Deals, double-deals and violent set pieces in slow and fast motion duly abound. A lot of supposedly comic business goes on far too long (the one involving the chicken suit may be going on still). There are bloody fights and deaths expected and unexpected. Characters-with-a-capital-C come and go (The Gospel, Sticky Pete, the hapless Jethro), as do clean-up men and impossibly neat bundles of cash. Little plots give birth to big plots, big plots give birth to more plots, but it all goes with enough of a swing that missing any finer details won’t affect your enjoyment.

There is also a slower-burning narrative fuse in the shape of a painfully elegant rich American called Stanley Johnston (“with a T”, it is added, every time. I think we are meant to imagine a satirical edge to proceedings here). He is played by Giancarlo Esposito (Gus Fring from the Breaking Bad universe), who wants to buy the Halstead home – probably for the cannabis farm rather than his professed architectural interest, because Stanley is the head of a meth empire. Oh crumbs, what a palaver that is going to be.

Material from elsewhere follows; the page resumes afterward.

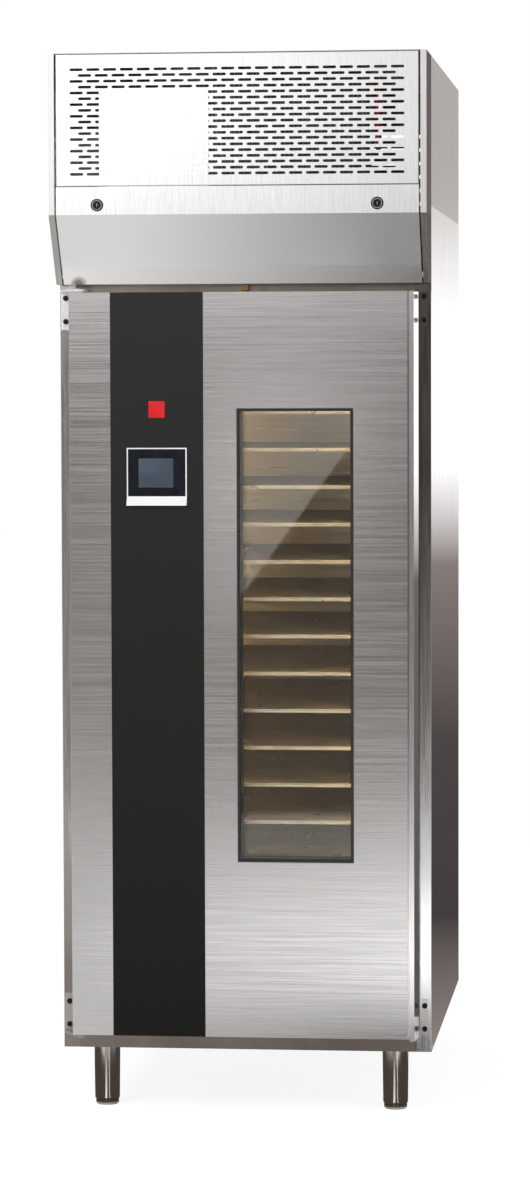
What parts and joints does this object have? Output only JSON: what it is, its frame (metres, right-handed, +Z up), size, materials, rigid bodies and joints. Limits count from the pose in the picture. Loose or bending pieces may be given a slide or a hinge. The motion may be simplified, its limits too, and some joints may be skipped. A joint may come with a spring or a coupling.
{
  "type": "reach-in proofer",
  "caption": "Upright insulated proofing cabinet with a glazed swing door, touch controller, tray racks and a machine hood behind a slotted grille, on adjustable legs.",
  "frame": {"origin": "centre of the footprint's bounding box, on the floor", "axes": "+Z up, -Y towards the front with the door, +X to the right seen from the front"},
  "size_m": [0.75, 1.103, 2.13],
  "materials": {
    "side_steel": "satin",
    "plain_steel": "satin",
    "front_steel": "satin",
    "door_steel": "satin",
    "liner_steel": "gloss",
    "polished_steel": "polished",
    "dark_steel": "satin",
    "foot_steel": "satin",
    "galvanised": "matte",
    "black_metal": "satin",
    "white_metal": "satin",
    "coil_aluminium": "matte",
    "tray_aluminium": "satin",
    "copper": "satin",
    "brass": "satin",
    "foam": "matte",
    "glass": "gloss",
    "black_glass": "gloss",
    "black_panel": "gloss",
    "black_plastic": "matte",
    "silver_plastic": "satin",
    "red_plastic": "gloss",
    "lamp_plastic": "satin",
    "gasket_rubber": "matte"
  },
  "bodies": {
    "cabinet": {"side_panel_left": "side_steel", "side_panel_right": "side_steel", "cabinet_wrap": "plain_steel", "insulation": "foam", "chamber_liner": "liner_steel", "door_frame": "plain_steel", "drain_outlet": "plain_steel", "legs": "polished_steel", "hinge_brackets": "dark_steel", "hinge_pins": "polished_steel", "blank_plates": "dark_steel", "frame_screws": "polished_steel", "hood_cheek_left": "plain_steel", "hood_cheek_right": "plain_steel", "hood_sides": "side_steel", "hood_top": "side_steel", "hood_back": "plain_steel", "perforated_panel": "front_steel", "flap_pins": "polished_steel", "condenser_coil": "coil_aluminium", "condenser_shroud": "galvanised", "condenser_motor": "black_metal", "compressor": "black_metal", "refrigerant_pipes": "copper", "control_box": "white_metal", "humidifier": "liner_steel", "cable_gland": "black_plastic", "door_switch": "brass", "trays": "tray_aluminium", "tray_rack_left": "liner_steel", "tray_rack_right": "liner_steel", "duct_panel": "liner_steel", "air_unit_cover": "liner_steel", "circulation_motor": "black_metal", "evaporator": "coil_aluminium", "heating_element": "liner_steel", "interior_lamps": "lamp_plastic"},
    "door": {"door_skin": "door_steel", "door_grip": "door_steel", "door_liner": "liner_steel", "door_insulation": "foam", "door_gasket": "gasket_rubber", "window_frame": "black_plastic", "window_glass": "glass", "window_trim": "polished_steel", "hinge_bushes": "polished_steel", "black_panel": "black_panel", "controller_bezel": "silver_plastic", "controller_glass": "black_glass", "badge_tile": "red_plastic"},
    "flap": {"fascia_flap": "front_steel", "lock_housings": "polished_steel"},
    "lock_left": {"lock_plug_left": "polished_steel"},
    "lock_right": {"lock_plug_right": "polished_steel"},
    "condenser_fan": {"condenser_fan": "black_plastic"},
    "circulation_fan": {"circulation_fan": "tray_aluminium"},
    "foot_front_left": {"foot_front_left": "foot_steel"},
    "foot_front_right": {"foot_front_right": "foot_steel"},
    "foot_rear_left": {"foot_rear_left": "foot_steel"},
    "foot_rear_right": {"foot_rear_right": "foot_steel"}
  },
  "joints": [
    {"name": "door_swing", "type": "hinge", "parent": "cabinet", "child": "door", "pos_m": [-0.332, -0.4585, 0.913], "axis": [0, 0, -1], "range_deg": [0, 120]},
    {"name": "flap_swing", "type": "hinge", "parent": "cabinet", "child": "flap", "pos_m": [0, -0.45174, 1.69535], "axis": [1, 0, 0], "range_deg": [0, 55]},
    {"name": "lock_left_turn", "type": "hinge", "parent": "flap", "child": "lock_left", "pos_m": [-0.278, -0.5485, 1.831], "axis": [0, -1, 0], "range_deg": [0, 90]},
    {"name": "lock_right_turn", "type": "hinge", "parent": "flap", "child": "lock_right", "pos_m": [0.278, -0.5485, 1.831], "axis": [0, 1, 0], "range_deg": [0, 90]},
    {"name": "condenser_fan_spin", "type": "hinge", "parent": "cabinet", "child": "condenser_fan", "pos_m": [0.095, -0.3962, 1.995], "axis": [0, 1, 0], "continuous": true},
    {"name": "circulation_fan_spin", "type": "hinge", "parent": "cabinet", "child": "circulation_fan", "pos_m": [0, 0.2515, 1.545], "axis": [0, 0, 1], "continuous": true},
    {"name": "foot_front_left_height", "type": "slide", "parent": "cabinet", "child": "foot_front_left", "axis": [0, 0, -1], "range_m": [0, 0.03]},
    {"name": "foot_front_right_height", "type": "slide", "parent": "cabinet", "child": "foot_front_right", "axis": [0, 0, -1], "range_m": [0, 0.03]},
    {"name": "foot_rear_left_height", "type": "slide", "parent": "cabinet", "child": "foot_rear_left", "axis": [0, 0, -1], "range_m": [0, 0.03]},
    {"name": "foot_rear_right_height", "type": "slide", "parent": "cabinet", "child": "foot_rear_right", "axis": [0, 0, -1], "range_m": [0, 0.03]}
  ]
}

All is as it should be, narratively and stylistically. You can see it as a meditation on class war and the infinite corruptibility of humanity when presented with enough impossibly neat bundles of cash. Or you can see it as a lot of daft stories crammed together and spattered with blood for your entertainment. It’s a slightly underpowered Ritchie film on TV. If you like his films, you should watch it. If you don’t, there is loads of other stuff instead.